#90DaysOfDevOps - Day 26
One of the most important parts of your DevOps and CICD journey is a Declarative Pipeline Syntax of Jenkins. So let's make a pipeline to
Some terms for your knowledge -
What is Pipeline? - A pipeline is a collection of steps or jobs interlinked in a sequence.
Declarative: Declarative is a more recent and advanced implementation of a pipeline as a code.
Scripted: Scripted was the first and most traditional implementation of the pipeline as a code in Jenkins. It was designed as a general-purpose DSL (Domain Specific Language) built with Groovy.
For all the key terms of Jenkins- check here.

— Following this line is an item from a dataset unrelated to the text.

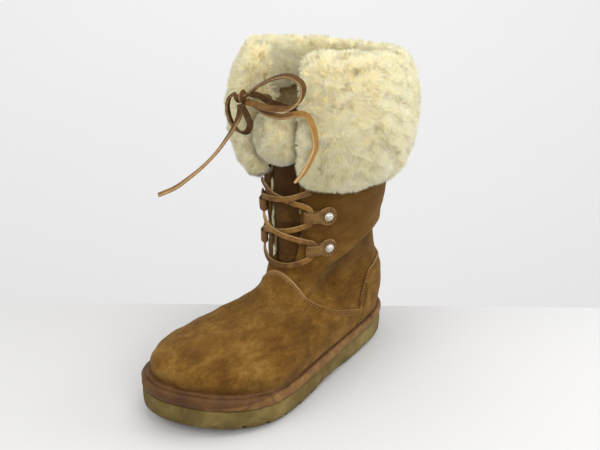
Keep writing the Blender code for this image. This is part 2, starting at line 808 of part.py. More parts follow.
knot_points = []
for step in range(9):
    along = step / 8.0
    around = 2.0 * math.pi * KNOT_TURNS * along + 2.6
    knot_points.append(KNOT + np.array((
        KNOT_PITCH * KNOT_TURNS * (along - 0.5),
        KNOT_RADIUS * math.cos(around),
        KNOT_RADIUS * math.sin(around),
    )))
cord("lace_knot", knot_points, 9)

# Tables hold x, y, z from the knot in bow units
BOW_LOOP_OUTER = [
    (0.098, -0.055, 0.055), (0.22, -0.075, 0.12), (0.42, -0.11, 0.26), (0.80, -0.16, 0.45), (1.10, -0.18, 0.52), (1.31, -0.18, 0.45),
    (1.33, -0.16, 0.31), (1.22, -0.14, 0.13), (0.99, -0.14, 0.00), (0.62, -0.13, -0.05), (0.30, -0.09, -0.045), (0.120, -0.055, -0.05),
]
BOW_LOOP_INNER = [
    (-0.153, -0.03, 0.03), (-0.24, -0.04, -0.02), (-0.28, -0.06, -0.14), (-0.25, -0.08, -0.30), (-0.13, -0.11, -0.46), (0.05, -0.14, -0.53),
    (0.21, -0.16, -0.50), (0.28, -0.16, -0.37), (0.20, -0.14, -0.24), (0.08, -0.115, -0.125),
]
END_LONG = [
    (-0.04, -0.02, -0.126), (0.00, -0.09, -0.26), (0.05, -0.24, -0.38), (0.02, -0.39, -0.56), (-0.03, -0.60, -0.77),
    (-0.14, -0.81, -0.98), (-0.27, -1.03, -1.16), (-0.39, -1.21, -1.29), (-0.56, -1.40, -1.39),
]
END_SHORT = [
    (0.133, 0.05, -0.07), (0.29, 0.05, -0.14), (0.50, 0.02, -0.19), (0.80, -0.01, -0.18), (1.04, 0.02, -0.11), (1.20, 0.08, -0.11),
    (1.29, 0.13, -0.26), (1.32, 0.17, -0.47), (1.31, 0.18, -0.66), (1.23, 0.12, -0.90), (1.16, 0.08, -1.05),
    (1.04, 0.05, -1.21),
]
RISE_OUTER = [
    (0.103, 0.07, 0.055), (0.19, 0.17, 0.02), (0.28, 0.27, -0.07), (0.46, 0.37, -0.13), (0.60, 0.46, -0.18), (0.745, 0.50, -0.19),
]
RISE_INNER = [
    (-0.06, 0.138, 0.00), (0.02, 0.33, -0.03), (0.065, 0.52, -0.08), (0.052, 0.62, -0.16),
]
for name, table, count in (
    ("lace_bow_outer", BOW_LOOP_OUTER, 15),
    ("lace_bow_inner", BOW_LOOP_INNER, 11),
    ("lace_end_long", END_LONG, 11),
    ("lace_end_short", END_SHORT, 14),
    ("lace_rise_outer", RISE_OUTER, 6),
    ("lace_rise_inner", RISE_INNER, 5),
):
    cord(name, [KNOT + np.array(place) * BOW for place in table], count)
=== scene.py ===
# A tall left lace-up boot in worn chestnut suede with a folded fleece cuff.
# Metres. The toe points toward -Y, the outer side of the foot toward +X, up is +Z.
# The origin is the middle of the heel's flat tread.
import math

import bmesh
import bpy
import numpy as np
from mathutils import Matrix, Vector, kdtree


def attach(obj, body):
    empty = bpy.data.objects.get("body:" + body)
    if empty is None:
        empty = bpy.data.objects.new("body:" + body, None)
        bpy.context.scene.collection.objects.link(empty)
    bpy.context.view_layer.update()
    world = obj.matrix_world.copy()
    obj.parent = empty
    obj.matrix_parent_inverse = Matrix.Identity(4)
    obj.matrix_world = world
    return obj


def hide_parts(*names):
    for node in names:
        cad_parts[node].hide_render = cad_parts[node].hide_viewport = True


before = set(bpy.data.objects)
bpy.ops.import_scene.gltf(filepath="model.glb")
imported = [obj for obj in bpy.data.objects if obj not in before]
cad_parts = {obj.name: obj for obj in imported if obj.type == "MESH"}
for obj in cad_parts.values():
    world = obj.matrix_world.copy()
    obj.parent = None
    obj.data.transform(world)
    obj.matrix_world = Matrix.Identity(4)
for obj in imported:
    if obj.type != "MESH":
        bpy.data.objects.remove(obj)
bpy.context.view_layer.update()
bpy.ops.object.select_all(action="DESELECT")

# Main sizes, as in the frame
LENGTH = 0.272
BALL = 0.115
SHAFT_HEIGHT = 0.262
HEEL_CENTRE = 0.043
TOE_SPRING = 0.012
TOE_BREAK = 0.70
ARCH_RISE = 0.0025
WALL = 0.003
OUTSOLE_TOP = 0.0176
WELT_BOTTOM = 0.0180
WELT_TOP = 0.0307
UPPER_BOTTOM = 0.0310
THROAT_BOTTOM = 0.098
CUFF_HEM = 0.173
CUFF_TOP = 0.286
CUFF_LINING_END = 0.242
CUFF_DEPTH = 0.028
CUFF_BACK_DEPTH = 0.0155
CUFF_EDGE_TURN = 2.80
CUFF_CORNER = 0.024

# Sole outline: share of the length, inner and outer half widths as shares of the ball
OUTLINE_ROWS = np.array([
    (0.000, 0.000, 0.000),
    (0.012, 0.140, 0.130),
    (0.045, 0.255, 0.250),
    (0.110, 0.345, 0.345),
    (0.200, 0.375, 0.395),
    (0.320, 0.360, 0.425),
    (0.440, 0.360, 0.455),
    (0.560, 0.415, 0.485),
    (0.670, 0.485, 0.512),
    (0.760, 0.512, 0.502),
    (0.850, 0.490, 0.425),
    (0.920, 0.412, 0.300),
    (0.970, 0.300, 0.140),
    (1.000, 0.100, -0.100),
])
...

Why should you have a Pipeline?
The definition of a Jenkins Pipeline is written into a text file (called a Jenkinsfile
) which in turn can be committed to a project’s source control repository.
This is the foundation of "Pipeline-as-code"; treating the CD pipeline as a part of the application to be versioned and reviewed like any other code.
Creating a Jenkinsfile
and committing it to source control provides several immediate benefits:
Automatically creates a Pipeline build process for all branches and pull requests.
Code review/iteration on the Pipeline (along with the remaining source code).
Pipeline syntax
pipeline {
agent any
stages {
stage('Build') {
steps {
//
}
}
stage('Test') {
steps {
//
}
}
stage('Deploy') {
steps {
//
}
}
}
}
Task 1: Create a pipeline job in Jenkins.
- Create a New Job, this time select Pipeline instead of Freestyle Project.
Follow the Official Jenkins Hello world example
Complete the example using the Declarative pipeline.
Add some echo messages according to the above syntax-
Save the job and build the pipeline. You can see that the stages will start building.
Check the console output to see the messages that you have printed.